Last week was full of ups and downs for me. Mostly downs with a few ups scattered in there for a bit of relief. I feel the depression trying to wiggle it's way in the cracks and take over, and while I typically will do anything to stop that I don't have the energy to do it this time around. At least not yet.

I believe that I am a person with a real [big] heart. I am about as empathetic as they come. I always want to do everything in my power to help those around me. This sometimes gets me in trouble. Not only was my heart broken last week but so was my determination. It has gotten to the point where I am tired of people, I am tired of my brain, and I am tired of fighting. I don't understand how things can be going so well, and I feel like I have everything figured out and am on a straight pathway to my next ambition and then all of a sudden I'm not. I understand there are roadblocks to everything in life. I get that.

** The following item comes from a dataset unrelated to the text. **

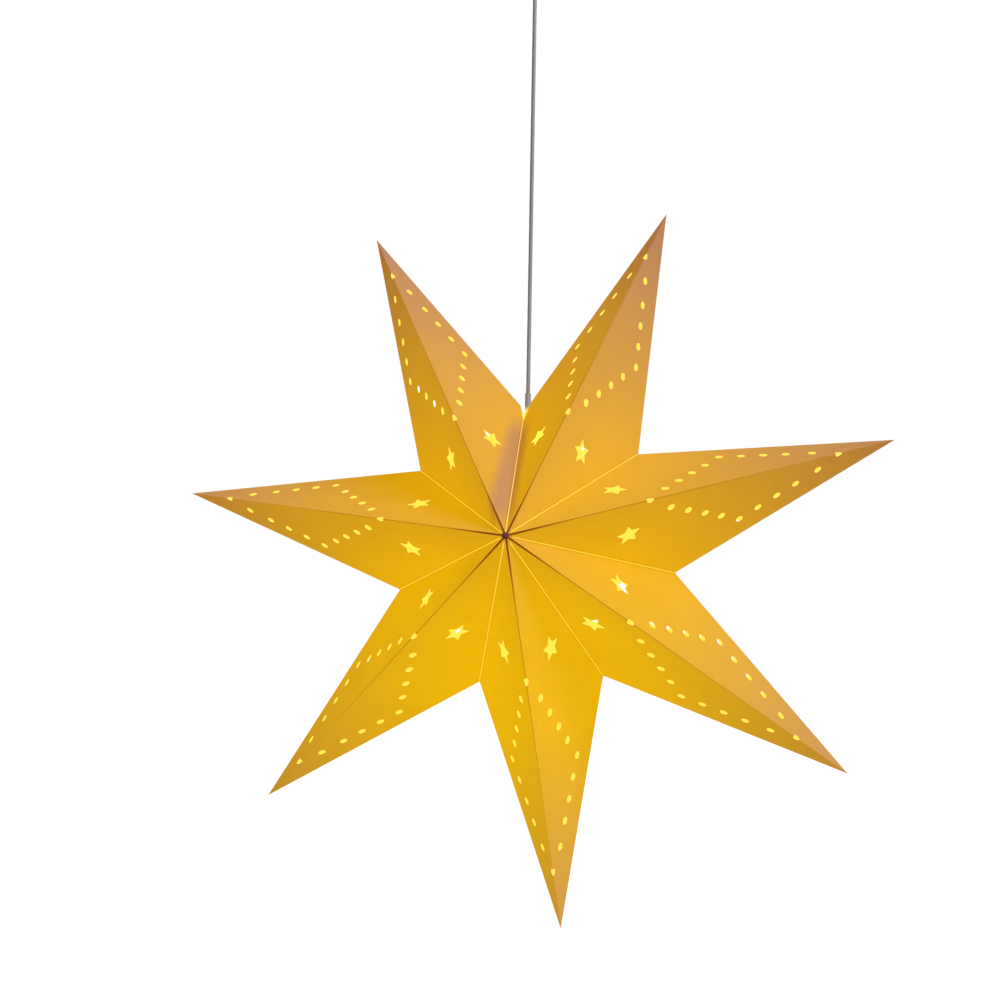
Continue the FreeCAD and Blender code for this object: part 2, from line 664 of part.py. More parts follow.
def terminal_screw(x, clearance):
    start = vector(x, -TERMINAL_WIDTH / 2, TERMINAL_SCREW_Z)
    radius = TERMINAL_SCREW_RADIUS + clearance
    return Part.makeCylinder(radius, TERMINAL_SCREW_LENGTH, start, vector(0, 1, 0))


def cord():
    """The sheathed cord, pulled straight between its two grips."""
    return rod(CORD_RADIUS, SHEATH_END_Z, CORD_TOP_Z)


nodes = {}
for number in range(1, POINT_COUNT + 1):
    nodes["paper_point_%d" % number] = placed(paper_point(number))
nodes["closing_strip_front"] = placed(closing_strip(-1))
nodes["closing_strip_back"] = placed(closing_strip(1))
nodes["hub_tie_front"] = placed(hub_tie(-1))
nodes["hub_tie_back"] = placed(hub_tie(1))
nodes["cord"] = cord()
nodes["holder_cord_grip"] = holder_cord_grip()
nodes["holder_grip_nut"] = hexagon_nut(GRIP_NUT_RADIUS, GRIP_SHANK_RADIUS + FIT_CLEARANCE,
                                       NECK_Z - HOLDER_NECK_WALL - GRIP_NUT_HEIGHT, GRIP_NUT_HEIGHT)
nodes["holder_dome"] = holder_dome()
nodes["holder_body"] = holder_body()
nodes["holder_cores"] = core_pair(SHEATH_END_Z, JOINT_Z - CORE_ENTRY_DEPTH,
                                  CORE_DIAMETER + CORE_GAP, CORE_ENTRY_SPACING, 0.0)
nodes["holder_insert"] = holder_insert()
nodes["holder_thread_shell"] = holder_thread_shell()
nodes["holder_centre_contact"] = holder_centre_contact()
nodes["bulb"] = bulb()
nodes["rose_cover"] = rose_cover()
nodes["rose_plate"] = rose_plate()
nodes["rose_cover_screws"] = cover_screws()
nodes["rose_cord_grip"] = rose_cord_grip()
nodes["rose_grip_nut"] = hexagon_nut(ROSE_NUT_RADIUS, ROSE_GRIP_SHANK_RADIUS + FIT_CLEARANCE,
                                     ROSE_FLOOR_Z, ROSE_NUT_HEIGHT)
nodes["rose_cores"] = core_pair(CORD_TOP_Z, TERMINAL_END_Z + CORE_ENTRY_DEPTH,
                                CORE_DIAMETER + CORE_GAP, TERMINAL_PITCH, TERMINAL_OFFSET)
nodes["terminal_block"] = terminal_block()
nodes["terminal_screws"] = Part.makeCompound(
    [terminal_screw(x + TERMINAL_OFFSET, 0.0) for x in core_places(TERMINAL_PITCH)])

os.makedirs("parts", exist_ok=True)
for name, shape in nodes.items():
    shape.exportStep("parts/%s.step" % name)
    print("%-24s solids %d volume %.1f valid %s" % (name, len(shape.Solids), shape.Volume, shape.isValid()))
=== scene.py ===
import math

import bmesh
import bpy
from bpy.props import FloatProperty, FloatVectorProperty, IntProperty, PointerProperty
from mathutils import Matrix, Vector


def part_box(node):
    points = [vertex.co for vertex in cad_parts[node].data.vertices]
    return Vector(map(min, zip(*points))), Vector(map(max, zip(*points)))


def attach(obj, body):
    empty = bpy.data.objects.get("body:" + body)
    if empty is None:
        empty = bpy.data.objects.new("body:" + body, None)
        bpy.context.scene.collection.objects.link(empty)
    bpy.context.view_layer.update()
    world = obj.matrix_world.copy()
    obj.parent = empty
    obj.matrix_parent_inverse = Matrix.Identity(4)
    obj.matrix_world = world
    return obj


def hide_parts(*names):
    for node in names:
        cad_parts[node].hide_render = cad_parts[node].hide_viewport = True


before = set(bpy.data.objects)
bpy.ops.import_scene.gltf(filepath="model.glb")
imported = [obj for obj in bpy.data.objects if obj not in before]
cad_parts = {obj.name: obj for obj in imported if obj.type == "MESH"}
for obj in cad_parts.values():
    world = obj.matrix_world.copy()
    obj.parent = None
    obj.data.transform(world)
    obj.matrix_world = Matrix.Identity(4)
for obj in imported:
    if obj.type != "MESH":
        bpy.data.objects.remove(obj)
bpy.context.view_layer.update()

bl_info = {
    "name": "Folded Paper Star Lantern",
    "version": (1, 0, 0),
    "blender": (4, 5, 0),
    "location": "3D View > Sidebar > Star Lantern",
    "description": "Finishes a lit paper star lantern around its packed frame",
    "category": "Object",
}

MM = 0.001
WELD_DISTANCE = 1e-6
SPLIT_DISTANCE = 1e-7
SMOOTH_ANGLE = 40

# Star geometry, in metres, as the card points were folded
POINT_COUNT = 7
STEP_ANGLE = 2 * math.pi / POINT_COUNT
TIP_RADIUS = 0.350
NOTCH_RADIUS = 0.1353
HUB_DEPTH = 0.1657
HUB_SIDE_SHIFT = -0.0043
HUB_RISE = 0.0029
CARD = 0.0004

# How far each tip leans to the side, in millimetres, and the star's place and lean in the frame
TIP_LEANS = (-3.0, -2.0, 2.0, -4.5, -3.0, 1.0, 14.0)
STAR_PLACE = Matrix.Translation((0.0076, 0, -0.640)) @ Matrix.Rotation(math.radians(-4.4), 4, "Y")

# Light that the card lets through: its centre, where it is full, where it ends and how it falls
GLOW_CENTRE = Vector((0.0, 0.0, -0.706))
GLOW_FULL = 0.116
GLOW_END = 0.390
GLOW_FALL = 0.95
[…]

But these roadblocks have come as a result of me standing up for what I believe in and being made out to be "wrong". As a Human Services major working towards her ultimate goal of becoming a licensed social worker I believe I care about people. If I didn't care about people I wouldn't have chosen this field. I wouldn't be so passionate about helping the populations that most people wouldn't give the time of day to.What I learned last week is standing up for myself has gotten me worn down. I'm to the point of not caring about myself or anyone else, and that is never a good point to be at or to try to bounce back from. I had two breakdowns in the matter for 48 hours.

While my mind races and my heart breaks I have no energy in me to heal. For now I am just going to be. I cannot fight, not today.